With full bellies, and a run to the parking lot to put the left overs in the car, we re-entered the park for a final few hours. I thought we would be interested in the Summer Nights event, with bands, dancing, and games, but Zach was more interested in riding his favorite coasters at night. The lines for to top rides had gotten a bit longer than they were earlier in the day, which meant 20-30 minute waits for Hangtime and Xcelerator, but we did manage a nearly walk-on ride on Sierra Sidewinder, which we skipped earlier in the day due to long lines. I also took a few spins on Silver Bullet before the park finally closed for the evening.

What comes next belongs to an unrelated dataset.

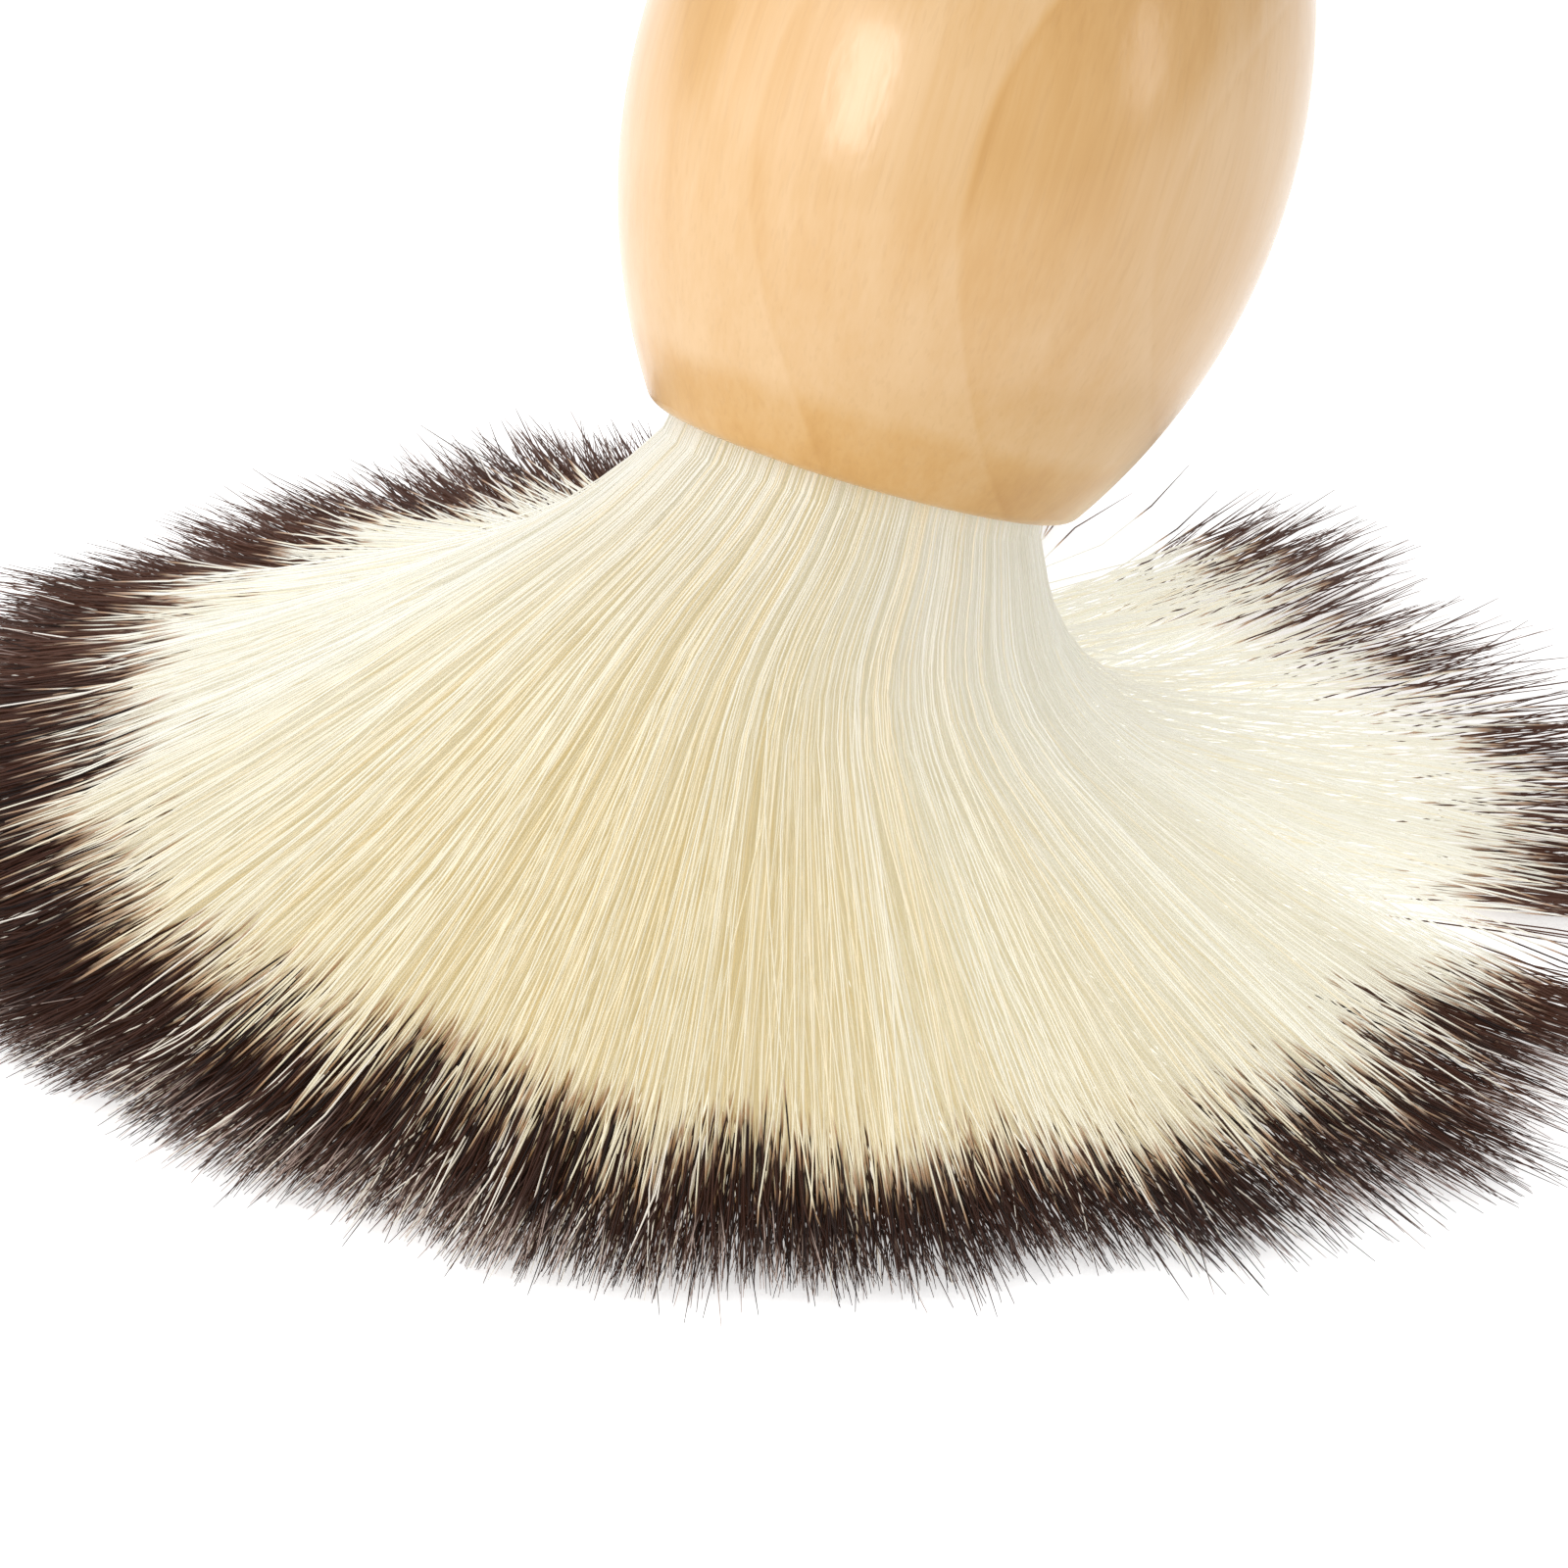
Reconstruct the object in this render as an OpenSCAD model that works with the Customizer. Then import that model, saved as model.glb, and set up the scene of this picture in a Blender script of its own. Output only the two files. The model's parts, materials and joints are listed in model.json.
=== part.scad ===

With our final theme park day of the trip complete, it was time to unwind and get ready to go home. Our last day in Southern California was deliberately left open, but perhaps we should have planned something to do, because we ended up just sitting around the hotel before heading to the airport for our late afternoon flight home. It was definitely nice to spend some time relaxing, but we kind of felt like we were wasting time having been non-stop touring for 14 days. Nonetheless, our time in Southern California was coming to an end, and we would have to get back to work and our normal lives. It was an unforgettable vacation, but we can’t wait to plan our next theme park vacation, which will be a Disney World only trip in late January.